**GIVEN INFORMATION:**
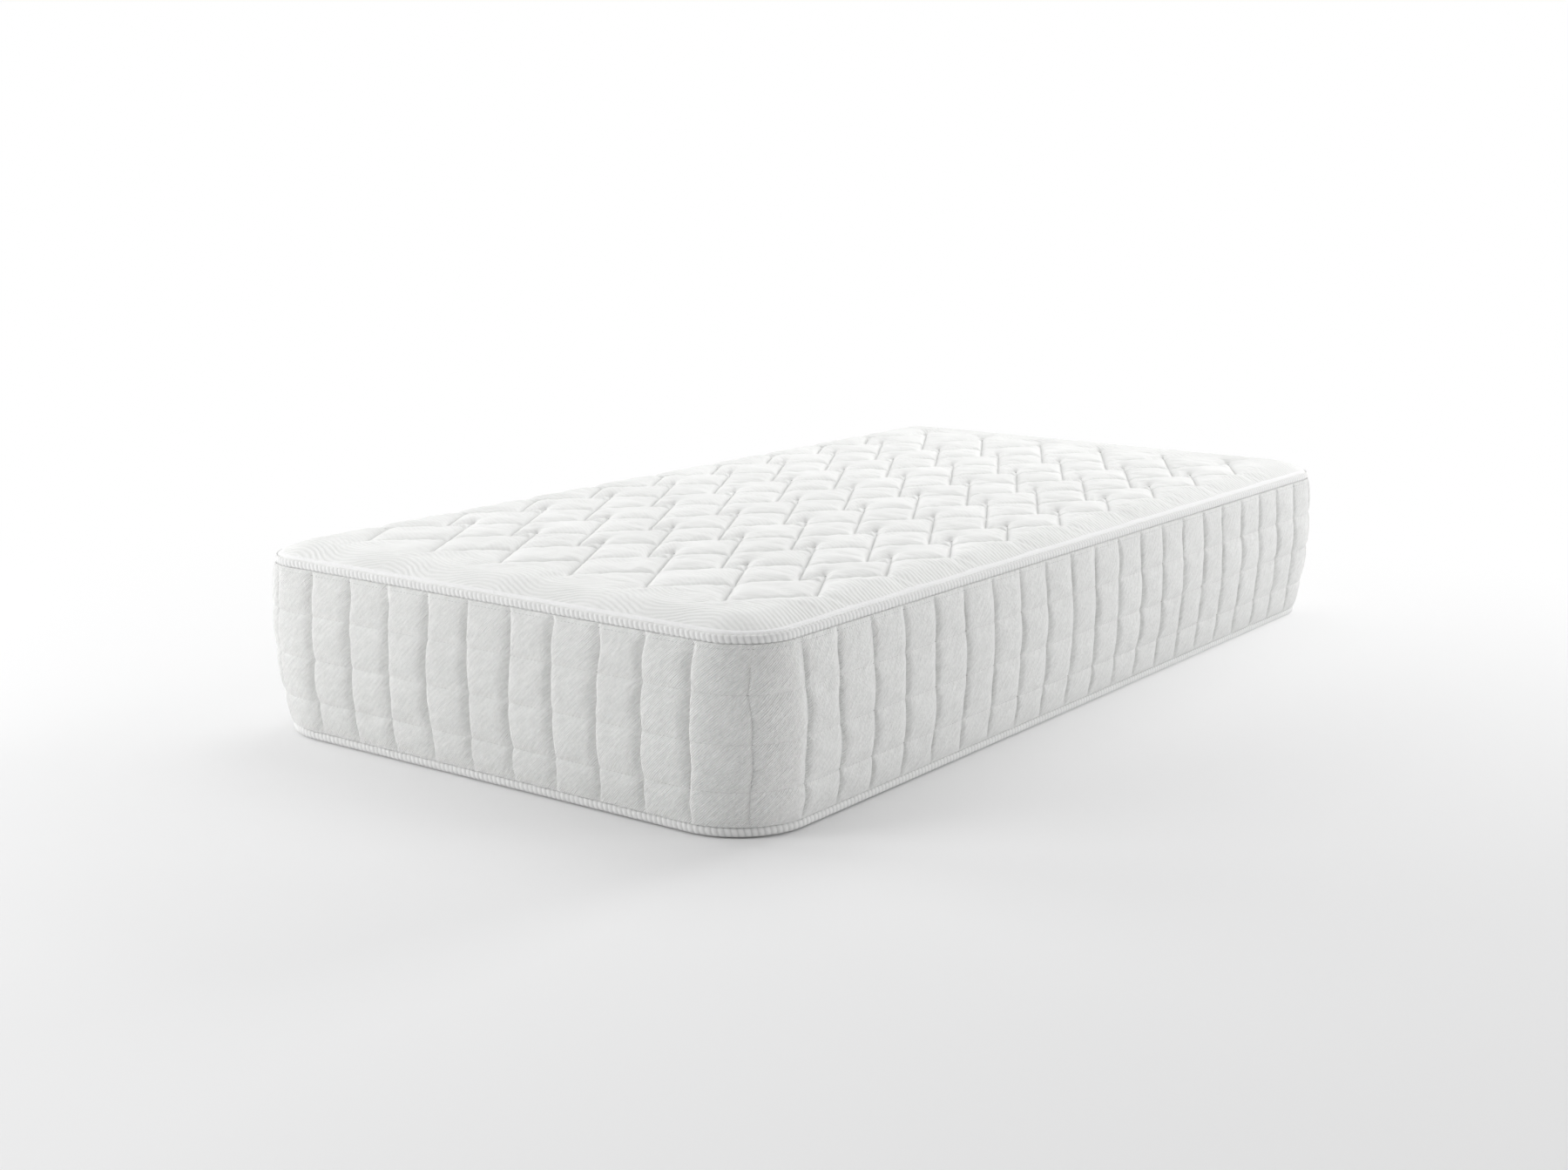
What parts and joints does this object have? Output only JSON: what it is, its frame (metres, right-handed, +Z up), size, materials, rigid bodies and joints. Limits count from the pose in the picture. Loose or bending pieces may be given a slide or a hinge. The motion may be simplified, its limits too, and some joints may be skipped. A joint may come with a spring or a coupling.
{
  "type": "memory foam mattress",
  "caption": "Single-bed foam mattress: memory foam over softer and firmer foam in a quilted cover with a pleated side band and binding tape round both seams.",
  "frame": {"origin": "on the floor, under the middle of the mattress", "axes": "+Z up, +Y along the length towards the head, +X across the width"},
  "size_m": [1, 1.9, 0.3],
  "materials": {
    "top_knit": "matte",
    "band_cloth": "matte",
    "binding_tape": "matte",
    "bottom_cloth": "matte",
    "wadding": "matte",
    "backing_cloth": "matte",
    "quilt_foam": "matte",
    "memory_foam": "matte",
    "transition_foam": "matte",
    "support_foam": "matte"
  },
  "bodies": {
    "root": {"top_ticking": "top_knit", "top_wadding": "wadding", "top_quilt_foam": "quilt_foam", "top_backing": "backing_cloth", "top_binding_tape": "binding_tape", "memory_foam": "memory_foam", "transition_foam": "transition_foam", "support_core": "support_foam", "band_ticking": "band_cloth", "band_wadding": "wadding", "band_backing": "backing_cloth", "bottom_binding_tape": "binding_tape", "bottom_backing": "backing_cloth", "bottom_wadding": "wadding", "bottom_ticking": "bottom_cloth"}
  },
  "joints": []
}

**GIVEN TASK:**
Each line of the material above either contains the word "materials" or does not; state how many do, and nothing else.

**THE OUTPUT:**
2